Instructions to follow: Report the count of lines where the string "from" appears, and nothing else.

= = = =

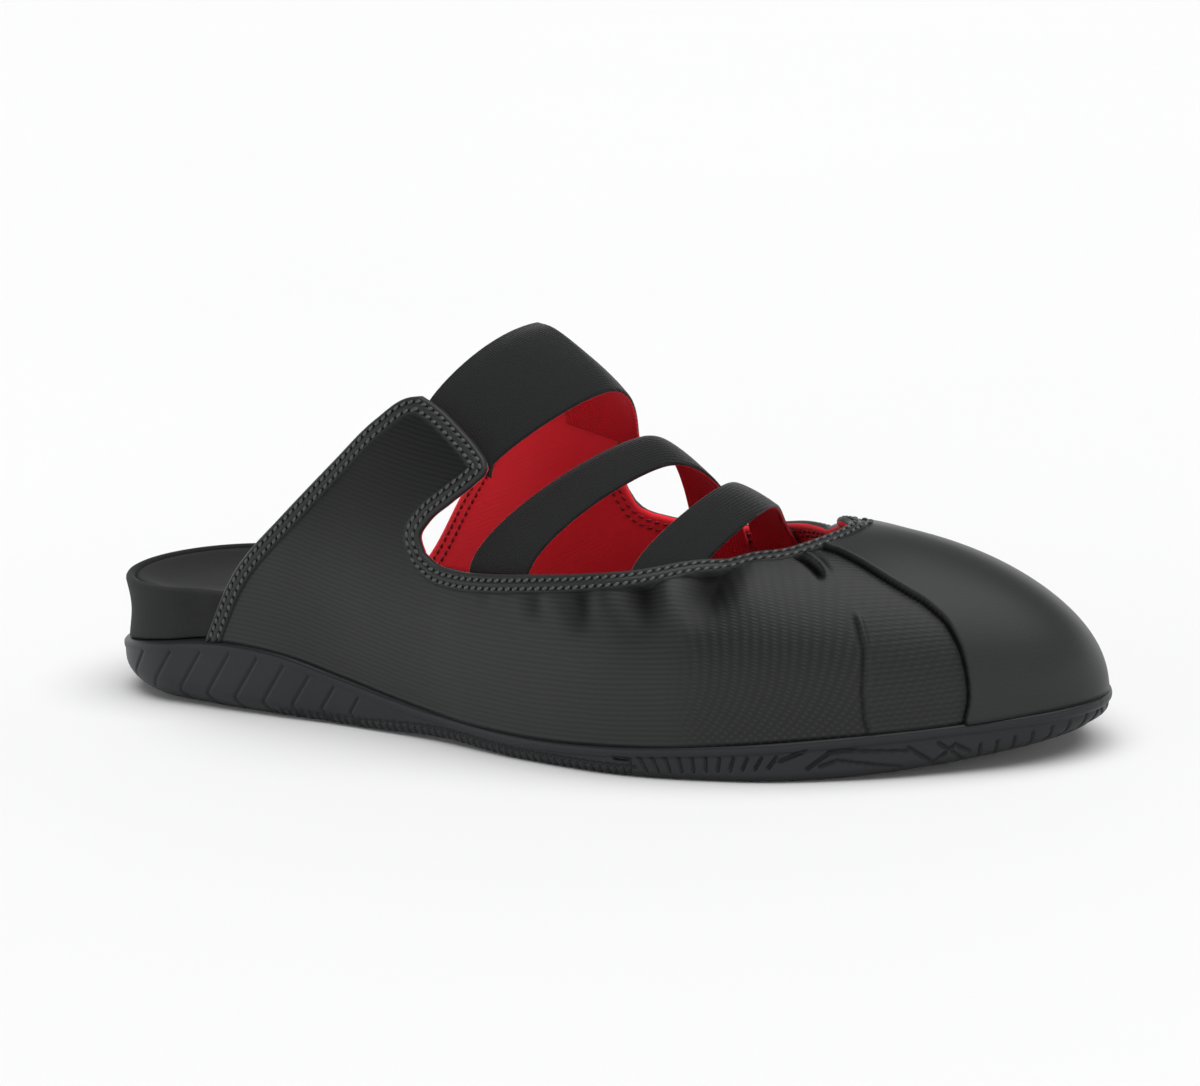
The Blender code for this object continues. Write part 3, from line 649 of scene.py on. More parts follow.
# %% Scarlet lining
# Brushed polyester lining, dyed scarlet: a dense matt nap with a faint diagonal line about
# 0.9 mm apart. Light that bounces between its walls makes the reds inside look warm.
LINING_PITCH = 0.9
LINING_LEAN = 30  # degrees
lining, tree, shader = new_finish(
    "scarlet_lining", Roughness=0.8, Specular_IOR_Level=0.3, Sheen_Weight=0.12, Sheen_Roughness=0.5)
cloth = add_node(tree, "UVMap", uv_map="cloth_mm").outputs["UV"]
turned = add_node(tree, "Mapping", {"Vector": cloth, "Rotation": (0, 0, math.radians(LINING_LEAN))})
lines = add_node(
    tree, "TexWave", {"Vector": turned.outputs[0], "Scale": wave_scale(LINING_PITCH), "Distortion": 1.5,
                      "Detail": 2.0}, wave_type="BANDS", bands_direction="Y")
where = add_node(tree, "TexCoord").outputs["Object"]
nap = add_node(tree, "TexNoise", {"Vector": where, "Scale": blot_scale(1.11), "Detail": 3.0})
height = add_node(
    tree, "Math", {0: lines.outputs["Fac"], 1: 0.4, 2: nap.outputs["Fac"]}, operation="MULTIPLY_ADD")
bump = add_node(tree, "Bump", {"Height": height.outputs[0], "Strength": 0.4, "Distance": 0.08 * MM})
tree.links.new(bump.outputs["Normal"], shader.inputs["Normal"])
cloudy = add_node(tree, "TexNoise", {"Vector": where, "Scale": blot_scale(16.7), "Detail": 2.0})
# Painted shade: the shade attribute darkens the lining low down, near the sole.
painted_shade = add_node(tree, "Attribute", attribute_name="shade")
tone = colour("#f0202f")
for share, dye in ((cloudy.outputs["Fac"], "#f92c3b"), (painted_shade.outputs["Fac"], "#7d0815")):
    tone = add_node(
        tree, "Mix", {"Factor": share, FIRST: tone, SECOND: colour(dye)}, data_type="RGBA").outputs[MIXED]
tree.links.new(tone, shader.inputs["Base Color"])
print(lining.name, "has", len(tree.nodes), "nodes")

# %% Woven elastic, black outside and scarlet beneath
# Knitted and woven elastic tape: covered rubber threads run the length of the band under a
# fine weft, so the face shows a grid 0.6 to 0.8 mm fine, dull from the front and pale at a
# grazing angle. Both faces are the same cloth in two dyes.
CORD_PITCH = 0.8
WEFT_PITCH = 0.62


def elastic_finish(name, low, high, sheen):
    """Two bands of waves multiplied into a grid, with fuzz, between a low and a high tone."""
    finish, tree, shader = new_finish(
        name, Roughness=0.8, Specular_IOR_Level=0.3, Sheen_Weight=sheen, Sheen_Roughness=0.3)
    cloth = add_node(tree, "UVMap", uv_map="cloth_mm").outputs["UV"]
    cords, wefts = (
        add_node(
            tree, "TexWave", {"Vector": cloth, "Scale": wave_scale(pitch), "Distortion": 1.6, "Detail": 2.0,
                              "Detail Scale": 0.8}, wave_type="BANDS", bands_direction=way)
        for way, pitch in (("X", CORD_PITCH), ("Y", WEFT_PITCH)))
    weave = add_node(tree, "Math", {0: cords.outputs["Fac"], 1: wefts.outputs["Fac"]}, operation="MULTIPLY")
    where = add_node(tree, "TexCoord").outputs["Object"]
    fuzz = add_node(tree, "TexNoise", {"Vector": where, "Scale": blot_scale(0.667), "Detail": 2.0})
    height = add_node(
        tree, "Math", {0: fuzz.outputs["Fac"], 1: 1.2, 2: weave.outputs[0]}, operation="MULTIPLY_ADD")
    bump = add_node(tree, "Bump", {"Height": height.outputs[0], "Strength": 0.7, "Distance": 0.12 * MM})
    tree.links.new(bump.outputs["Normal"], shader.inputs["Normal"])
    tone = add_node(
        tree, "Mix", {"Factor": weave.outputs[0], FIRST: colour(low), SECOND: colour(high)},
        data_type="RGBA")
    tree.links.new(tone.outputs[MIXED], shader.inputs["Base Color"])
    print(name, "has", len(tree.nodes), "nodes")
    return finish


elastic = elastic_finish("black_woven_elastic", "#060707", "#0e1112", 0.28)
elastic_back = elastic_finish("scarlet_woven_elastic", "#c41020", "#ee2636", 0.03)

# %% Sewing thread
# Bonded polyester thread, about 0.6 mm thick: smooth, hard and a little glossy, with the
# faint light and dark of its twist, about 0.4 mm long.
threads = []
for name, roughness, low, high in (("black_sewing_thread", 0.45, "#2c2e2e", "#464848"),
                                   ("scarlet_sewing_thread", 0.5, "#6d0813", "#a81a28")):
    finish, tree, shader = new_finish(name, Roughness=roughness)
    where = add_node(tree, "TexCoord").outputs["Object"]
    twist = add_node(tree, "TexNoise", {"Vector": where, "Scale": blot_scale(0.4)})
    tone = add_node(
        tree, "Mix", {"Factor": twist.outputs["Fac"], FIRST: colour(low), SECOND: colour(high)},
        data_type="RGBA")
    tree.links.new(tone.outputs[MIXED], shader.inputs["Base Color"])
    threads.append(finish)
black_thread, red_thread = threads
print("threads:", [finish.name for finish in threads])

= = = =

Solution: 2